Les règles symboliques créées pour le Rikka « primordial », simplifiées pour les Shōka/Seika et adaptées aux styles apparus plus tard sont toujours appliquées de nos jours dans les arrangement liés à la tradition avec l’élément principal au centre et droit.

C’est en se rappelant ces règles du Rikka « primordial » qu’il est possible de comprendre la symbolique originale que contiennent ces compositions.

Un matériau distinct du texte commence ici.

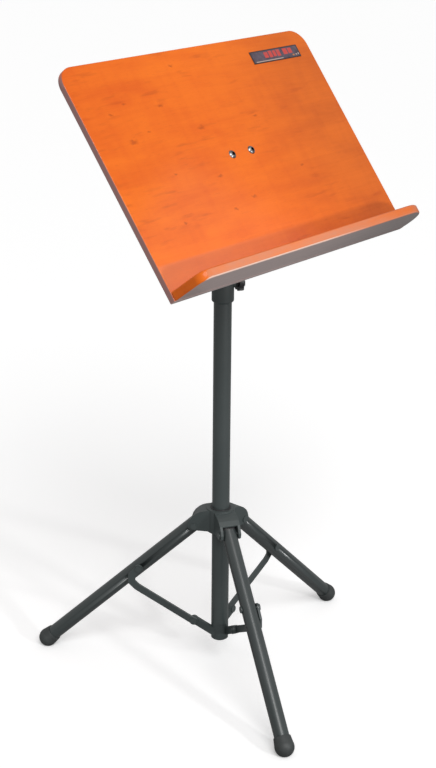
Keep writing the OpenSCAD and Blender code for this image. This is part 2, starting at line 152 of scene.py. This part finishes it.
class Graph:
    """A material's node tree, with a short call for each kind of node used below."""

    def __init__(self, name, **sockets):
        self.material = bpy.data.materials.new(name)
        self.material.use_nodes = True
        self.tree = self.material.node_tree
        self.shader = self.tree.nodes["Principled BSDF"]
        self.place = self.node("ShaderNodeTexCoord").outputs["Object"]
        for socket, value in sockets.items():
            self.set(socket.replace("_", " "), value)

    def link(self, socket, value):
        """Sets a socket to a number, a tuple or another node's output."""
        if isinstance(value, bpy.types.NodeSocket):
            self.tree.links.new(value, socket)
        else:
            socket.default_value = value

    def set(self, name, value):
        """Sets one of the shader's own sockets."""
        self.link(self.shader.inputs[name], value)

    def node(self, kind, inputs=(), **settings):
        made = self.tree.nodes.new(kind)
        for setting, value in settings.items():
            setattr(made, setting, value)
        for key, value in dict(inputs).items():
            self.link(made.inputs[key], value)
        return made

    def math(self, operation, a, b=0.0, c=0.0):
        return self.node("ShaderNodeMath", {0: a, 1: b, 2: c}, operation=operation).outputs[0]

    def times(self, a, b):
        return self.math("MULTIPLY", a, b)

    def vector_math(self, operation, a, b=(0, 0, 0)):
        made = self.node("ShaderNodeVectorMath", {0: a, 1: b}, operation=operation)
        is_number = operation in ("DISTANCE", "LENGTH", "DOT_PRODUCT")
        return made.outputs["Value" if is_number else "Vector"]

    def split(self, vector):
        """The X, Y and Z parts of a vector."""
        return self.node("ShaderNodeSeparateXYZ", {0: vector}).outputs

    def noise(self, vector, scale, detail=2.0, roughness=0.5, distortion=0.0):
        inputs = {
            "Vector": vector,
            "Scale": scale,
            "Detail": detail,
            "Roughness": roughness,
            "Distortion": distortion,
        }
        return self.node("ShaderNodeTexNoise", inputs).outputs["Fac"]

    def stretched_noise(self, vector, stretch, *settings):
        """Noise with its own number of repeats along each axis."""
        return self.noise(self.vector_math("MULTIPLY", vector, stretch), 1.0, *settings)

    def spread(self, value, low, high, to_low=0.0, to_high=1.0):
        """Maps low to high onto to_low to to_high with soft ends, and clamps it."""
        inputs = {"Value": value, 1: low, 2: high, 3: to_low, 4: to_high}
        return self.node("ShaderNodeMapRange", inputs, interpolation_type="SMOOTHSTEP").outputs[0]

    def mix(self, factor, a, b):
        inputs = {0: factor, 6: a, 7: b}
        return self.node("ShaderNodeMix", inputs, data_type="RGBA").outputs[2]

    def bump(self, height, distance, strength):
        """A normal from a height, whose full depth is a distance in mm."""
        inputs = {"Height": height, "Distance": distance * MM, "Strength": strength}
        return self.node("ShaderNodeBump", inputs).outputs["Normal"]

    def edges(self, low, high):
        """1 on the object's sharp outer edges, 0 elsewhere."""
        pointiness = self.node("ShaderNodeNewGeometry").outputs["Pointiness"]
        return self.spread(pointiness, low, high)

    def facing(self, direction, low=0.80, high=0.97):
        """1 where the surface looks along a direction of the object's own axes, 0 elsewhere."""
        normal = self.node("ShaderNodeTexCoord").outputs["Normal"]
        return self.spread(self.vector_math("DOT_PRODUCT", normal, direction), low, high)


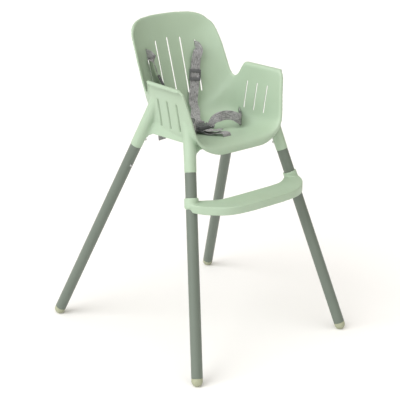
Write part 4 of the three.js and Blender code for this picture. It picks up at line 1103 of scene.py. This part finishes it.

Ces symboles sont toujours clairement lisibles dans le style Chokuritsu-kei de l’École Ohara mais plus difficiles à cerner dans les autres styles Keisha-kei, Kasui-kei et Kansui-kei car la position initiale de Shu-shi d’abord puis de celles d’autres éléments principaux ont changé (Voir Article 16, Origine des positions ‘Hon-Gatte’ et ‘Gyaku-Gatte’, Article 17, Composition à gauche et composition à droite et Article 52, Genèse et évolution du style Kansui-kei).

 

Dans les situations formelles, même aujourd’hui, l’arrangement vertical du style initial associé aux principaux objets sacrés Mitsu-Gusoku est préféré comme on le voit sur la photo ci-dessous : deux candélabres et un encensoir accompagnent les arrangements exposés dans le temple bouddhique Ninna, École Shingon, Kyōto.

Les branches persistantes verticales et droites avec quelques fleurs herbacées au centre de la composition sont prédominantes (Voir Article 13, La naissance d’Ikebana d’après les documents historiques).